Start of Recorded data
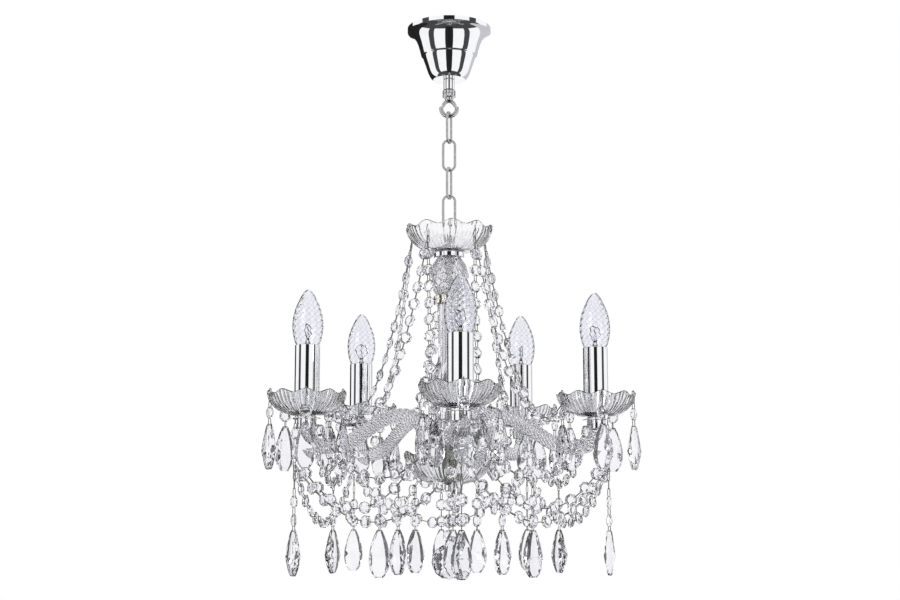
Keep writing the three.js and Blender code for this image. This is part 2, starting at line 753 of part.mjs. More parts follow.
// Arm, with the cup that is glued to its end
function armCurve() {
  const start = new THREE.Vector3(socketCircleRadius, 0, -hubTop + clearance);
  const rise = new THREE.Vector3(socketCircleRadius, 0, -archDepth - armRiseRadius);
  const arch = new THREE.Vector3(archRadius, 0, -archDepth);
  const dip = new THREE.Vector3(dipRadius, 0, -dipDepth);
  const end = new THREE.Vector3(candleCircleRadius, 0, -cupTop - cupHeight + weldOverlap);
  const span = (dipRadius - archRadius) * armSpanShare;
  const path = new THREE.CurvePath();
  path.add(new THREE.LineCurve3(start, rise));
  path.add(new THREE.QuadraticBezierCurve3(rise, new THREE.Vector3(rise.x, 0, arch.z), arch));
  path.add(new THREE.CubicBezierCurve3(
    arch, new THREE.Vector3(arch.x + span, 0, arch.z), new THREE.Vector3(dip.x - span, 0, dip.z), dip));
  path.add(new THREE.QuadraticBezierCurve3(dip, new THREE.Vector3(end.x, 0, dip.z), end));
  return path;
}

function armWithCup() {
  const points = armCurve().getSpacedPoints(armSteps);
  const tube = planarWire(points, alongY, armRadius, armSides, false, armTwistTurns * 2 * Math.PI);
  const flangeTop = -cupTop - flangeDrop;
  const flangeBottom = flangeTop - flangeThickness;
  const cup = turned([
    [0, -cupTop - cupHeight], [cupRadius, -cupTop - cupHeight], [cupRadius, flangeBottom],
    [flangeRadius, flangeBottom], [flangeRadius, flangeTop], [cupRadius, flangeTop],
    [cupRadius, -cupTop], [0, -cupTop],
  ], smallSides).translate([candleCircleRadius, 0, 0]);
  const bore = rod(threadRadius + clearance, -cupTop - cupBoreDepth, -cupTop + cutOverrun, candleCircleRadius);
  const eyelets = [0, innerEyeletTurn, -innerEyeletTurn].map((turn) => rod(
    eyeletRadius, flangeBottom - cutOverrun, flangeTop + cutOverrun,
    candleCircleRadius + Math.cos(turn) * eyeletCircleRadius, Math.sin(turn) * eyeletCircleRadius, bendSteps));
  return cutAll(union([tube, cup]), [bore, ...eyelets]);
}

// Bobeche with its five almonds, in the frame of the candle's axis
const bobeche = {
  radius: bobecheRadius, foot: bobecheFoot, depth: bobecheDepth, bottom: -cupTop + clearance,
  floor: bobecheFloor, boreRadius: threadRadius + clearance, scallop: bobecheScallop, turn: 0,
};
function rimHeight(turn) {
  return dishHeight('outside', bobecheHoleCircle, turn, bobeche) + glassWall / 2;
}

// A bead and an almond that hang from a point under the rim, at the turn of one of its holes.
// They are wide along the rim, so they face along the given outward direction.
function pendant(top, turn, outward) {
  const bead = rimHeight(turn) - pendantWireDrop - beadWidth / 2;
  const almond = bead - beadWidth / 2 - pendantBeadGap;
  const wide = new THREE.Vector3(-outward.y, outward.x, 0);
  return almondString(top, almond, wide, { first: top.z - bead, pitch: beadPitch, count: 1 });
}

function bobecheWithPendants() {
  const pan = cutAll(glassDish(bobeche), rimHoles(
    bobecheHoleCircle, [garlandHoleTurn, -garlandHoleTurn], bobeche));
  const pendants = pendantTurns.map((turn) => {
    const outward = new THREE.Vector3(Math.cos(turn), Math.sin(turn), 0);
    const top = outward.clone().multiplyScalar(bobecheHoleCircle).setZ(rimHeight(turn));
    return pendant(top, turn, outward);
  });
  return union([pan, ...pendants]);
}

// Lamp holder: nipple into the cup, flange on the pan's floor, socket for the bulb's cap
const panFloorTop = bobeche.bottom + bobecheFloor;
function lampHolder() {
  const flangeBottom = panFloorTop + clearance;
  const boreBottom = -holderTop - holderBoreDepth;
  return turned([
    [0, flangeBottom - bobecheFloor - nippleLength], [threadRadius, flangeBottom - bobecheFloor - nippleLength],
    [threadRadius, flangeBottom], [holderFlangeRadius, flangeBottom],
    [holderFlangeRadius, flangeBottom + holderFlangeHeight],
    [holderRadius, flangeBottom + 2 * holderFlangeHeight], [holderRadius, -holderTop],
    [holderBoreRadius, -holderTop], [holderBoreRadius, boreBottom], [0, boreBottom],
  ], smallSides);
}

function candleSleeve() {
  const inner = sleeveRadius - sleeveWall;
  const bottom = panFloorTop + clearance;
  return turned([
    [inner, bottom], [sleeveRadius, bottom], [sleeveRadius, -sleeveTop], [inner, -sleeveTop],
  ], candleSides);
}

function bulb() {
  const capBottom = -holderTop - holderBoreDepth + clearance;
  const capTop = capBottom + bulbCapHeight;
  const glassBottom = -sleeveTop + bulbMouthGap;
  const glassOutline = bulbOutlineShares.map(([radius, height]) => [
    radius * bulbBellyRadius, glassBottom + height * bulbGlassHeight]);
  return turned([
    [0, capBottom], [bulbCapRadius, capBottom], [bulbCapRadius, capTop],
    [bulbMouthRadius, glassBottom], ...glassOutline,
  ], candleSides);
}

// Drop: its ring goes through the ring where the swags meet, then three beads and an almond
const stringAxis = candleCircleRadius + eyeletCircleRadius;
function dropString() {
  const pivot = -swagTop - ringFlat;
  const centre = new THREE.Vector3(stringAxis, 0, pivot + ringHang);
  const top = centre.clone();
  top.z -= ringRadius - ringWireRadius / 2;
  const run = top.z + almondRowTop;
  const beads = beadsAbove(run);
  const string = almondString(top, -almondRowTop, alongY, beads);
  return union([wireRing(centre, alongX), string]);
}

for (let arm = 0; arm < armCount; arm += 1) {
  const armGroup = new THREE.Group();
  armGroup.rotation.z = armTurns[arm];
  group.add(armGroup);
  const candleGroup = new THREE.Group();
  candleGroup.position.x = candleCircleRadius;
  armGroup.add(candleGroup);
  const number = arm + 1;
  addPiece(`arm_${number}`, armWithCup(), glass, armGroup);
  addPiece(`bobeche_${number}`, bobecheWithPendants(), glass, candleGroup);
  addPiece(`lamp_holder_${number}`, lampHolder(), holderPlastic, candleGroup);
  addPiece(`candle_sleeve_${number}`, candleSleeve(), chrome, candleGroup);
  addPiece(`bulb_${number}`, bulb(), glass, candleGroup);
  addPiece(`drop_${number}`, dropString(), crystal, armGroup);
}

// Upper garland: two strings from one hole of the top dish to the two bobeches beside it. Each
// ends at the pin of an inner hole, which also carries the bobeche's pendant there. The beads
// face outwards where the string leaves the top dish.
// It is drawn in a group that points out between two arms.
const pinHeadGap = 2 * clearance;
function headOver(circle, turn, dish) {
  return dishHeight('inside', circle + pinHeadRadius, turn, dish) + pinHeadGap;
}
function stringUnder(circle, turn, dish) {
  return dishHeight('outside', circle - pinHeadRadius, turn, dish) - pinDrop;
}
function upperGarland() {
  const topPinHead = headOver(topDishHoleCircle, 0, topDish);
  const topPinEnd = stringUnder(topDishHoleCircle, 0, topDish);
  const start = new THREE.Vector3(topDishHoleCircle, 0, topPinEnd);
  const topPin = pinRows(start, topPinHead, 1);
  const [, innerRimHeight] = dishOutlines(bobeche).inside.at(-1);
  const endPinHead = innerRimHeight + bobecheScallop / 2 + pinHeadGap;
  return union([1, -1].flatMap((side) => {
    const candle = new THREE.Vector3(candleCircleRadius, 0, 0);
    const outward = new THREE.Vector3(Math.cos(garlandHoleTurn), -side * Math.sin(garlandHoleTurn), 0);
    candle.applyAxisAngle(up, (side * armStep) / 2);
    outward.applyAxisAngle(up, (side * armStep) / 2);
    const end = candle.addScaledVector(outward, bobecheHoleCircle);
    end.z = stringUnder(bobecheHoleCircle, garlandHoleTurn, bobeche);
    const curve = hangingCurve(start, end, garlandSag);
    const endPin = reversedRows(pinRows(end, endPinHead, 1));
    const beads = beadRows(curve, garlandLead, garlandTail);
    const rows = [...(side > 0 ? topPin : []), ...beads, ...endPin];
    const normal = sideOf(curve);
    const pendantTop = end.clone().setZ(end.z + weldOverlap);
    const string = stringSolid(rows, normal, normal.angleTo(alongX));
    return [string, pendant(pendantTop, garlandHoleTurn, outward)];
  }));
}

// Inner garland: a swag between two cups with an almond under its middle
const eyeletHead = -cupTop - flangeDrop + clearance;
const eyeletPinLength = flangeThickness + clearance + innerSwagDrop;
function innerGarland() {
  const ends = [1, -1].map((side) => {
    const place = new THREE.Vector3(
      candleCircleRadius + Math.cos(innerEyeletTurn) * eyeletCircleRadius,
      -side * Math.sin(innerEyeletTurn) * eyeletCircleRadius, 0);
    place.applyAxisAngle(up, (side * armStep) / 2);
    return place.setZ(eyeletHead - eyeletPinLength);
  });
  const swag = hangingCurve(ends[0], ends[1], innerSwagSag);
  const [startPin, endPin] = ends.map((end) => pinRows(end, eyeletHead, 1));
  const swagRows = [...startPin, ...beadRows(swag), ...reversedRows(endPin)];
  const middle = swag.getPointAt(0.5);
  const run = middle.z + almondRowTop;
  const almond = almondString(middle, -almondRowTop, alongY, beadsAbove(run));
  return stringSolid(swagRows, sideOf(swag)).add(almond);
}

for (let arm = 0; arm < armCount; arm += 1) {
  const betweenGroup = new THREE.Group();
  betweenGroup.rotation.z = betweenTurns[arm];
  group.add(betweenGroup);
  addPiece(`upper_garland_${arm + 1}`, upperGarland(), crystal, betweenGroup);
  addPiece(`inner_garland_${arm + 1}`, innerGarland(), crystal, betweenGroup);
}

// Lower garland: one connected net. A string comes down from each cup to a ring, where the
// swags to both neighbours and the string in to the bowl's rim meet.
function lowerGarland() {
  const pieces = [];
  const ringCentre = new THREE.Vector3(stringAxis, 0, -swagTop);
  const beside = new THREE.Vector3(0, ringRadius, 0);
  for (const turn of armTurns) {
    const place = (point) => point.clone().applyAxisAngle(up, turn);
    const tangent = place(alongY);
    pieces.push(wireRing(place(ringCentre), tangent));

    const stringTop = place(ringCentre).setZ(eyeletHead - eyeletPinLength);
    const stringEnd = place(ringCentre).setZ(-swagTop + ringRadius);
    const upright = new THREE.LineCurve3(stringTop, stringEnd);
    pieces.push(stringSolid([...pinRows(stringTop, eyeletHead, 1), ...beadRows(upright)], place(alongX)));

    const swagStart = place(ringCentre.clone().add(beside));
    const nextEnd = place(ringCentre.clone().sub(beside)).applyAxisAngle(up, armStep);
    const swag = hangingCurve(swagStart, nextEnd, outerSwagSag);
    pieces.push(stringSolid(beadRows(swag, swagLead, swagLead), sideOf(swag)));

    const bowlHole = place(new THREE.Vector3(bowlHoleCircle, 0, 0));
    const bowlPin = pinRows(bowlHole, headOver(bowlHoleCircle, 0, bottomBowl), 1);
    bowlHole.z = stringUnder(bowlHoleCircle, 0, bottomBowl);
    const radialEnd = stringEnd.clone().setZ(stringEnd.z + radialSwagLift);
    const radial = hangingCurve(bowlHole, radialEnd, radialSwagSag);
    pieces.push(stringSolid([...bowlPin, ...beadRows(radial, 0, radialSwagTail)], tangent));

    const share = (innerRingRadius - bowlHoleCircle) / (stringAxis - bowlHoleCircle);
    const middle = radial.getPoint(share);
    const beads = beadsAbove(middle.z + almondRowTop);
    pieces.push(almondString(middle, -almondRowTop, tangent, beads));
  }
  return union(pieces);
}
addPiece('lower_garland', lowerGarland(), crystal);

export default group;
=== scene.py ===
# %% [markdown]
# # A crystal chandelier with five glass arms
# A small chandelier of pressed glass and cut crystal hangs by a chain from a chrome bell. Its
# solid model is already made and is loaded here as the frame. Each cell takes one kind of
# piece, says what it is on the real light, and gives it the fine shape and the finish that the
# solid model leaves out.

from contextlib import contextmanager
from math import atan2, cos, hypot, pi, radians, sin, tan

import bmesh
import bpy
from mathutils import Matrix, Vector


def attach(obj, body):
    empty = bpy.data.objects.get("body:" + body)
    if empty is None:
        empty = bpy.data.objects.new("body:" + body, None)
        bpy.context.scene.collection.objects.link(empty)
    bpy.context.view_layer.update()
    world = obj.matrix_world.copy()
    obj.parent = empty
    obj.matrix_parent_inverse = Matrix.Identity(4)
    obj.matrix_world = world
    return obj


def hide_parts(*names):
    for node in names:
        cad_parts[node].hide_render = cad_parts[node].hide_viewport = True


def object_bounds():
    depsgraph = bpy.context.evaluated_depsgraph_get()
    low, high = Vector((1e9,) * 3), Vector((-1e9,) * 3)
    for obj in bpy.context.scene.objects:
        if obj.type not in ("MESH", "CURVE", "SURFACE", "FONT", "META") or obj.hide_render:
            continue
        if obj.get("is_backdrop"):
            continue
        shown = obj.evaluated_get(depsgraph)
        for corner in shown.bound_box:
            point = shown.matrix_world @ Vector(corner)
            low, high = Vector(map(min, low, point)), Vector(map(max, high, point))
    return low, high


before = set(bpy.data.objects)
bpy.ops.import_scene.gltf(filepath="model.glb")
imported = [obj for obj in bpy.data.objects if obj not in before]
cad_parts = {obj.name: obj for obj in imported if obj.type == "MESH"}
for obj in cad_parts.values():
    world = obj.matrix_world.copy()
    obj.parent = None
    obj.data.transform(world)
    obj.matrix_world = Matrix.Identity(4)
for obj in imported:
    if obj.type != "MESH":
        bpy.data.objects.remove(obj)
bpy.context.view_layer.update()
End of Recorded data
What this task involves:
Exactly and only the lines from the line with "depsgraph = bpy.context.evaluated_depsgraph_get()" to the line with "point = shown.matrix_world", both included, are to be printed.

Output of the exercise:
    depsgraph = bpy.context.evaluated_depsgraph_get()
    low, high = Vector((1e9,) * 3), Vector((-1e9,) * 3)
    for obj in bpy.context.scene.objects:
        if obj.type not in ("MESH", "CURVE", "SURFACE", "FONT", "META") or obj.hide_render:
            continue
        if obj.get("is_backdrop"):
            continue
        shown = obj.evaluated_get(depsgraph)
        for corner in shown.bound_box:
            point = shown.matrix_world @ Vector(corner)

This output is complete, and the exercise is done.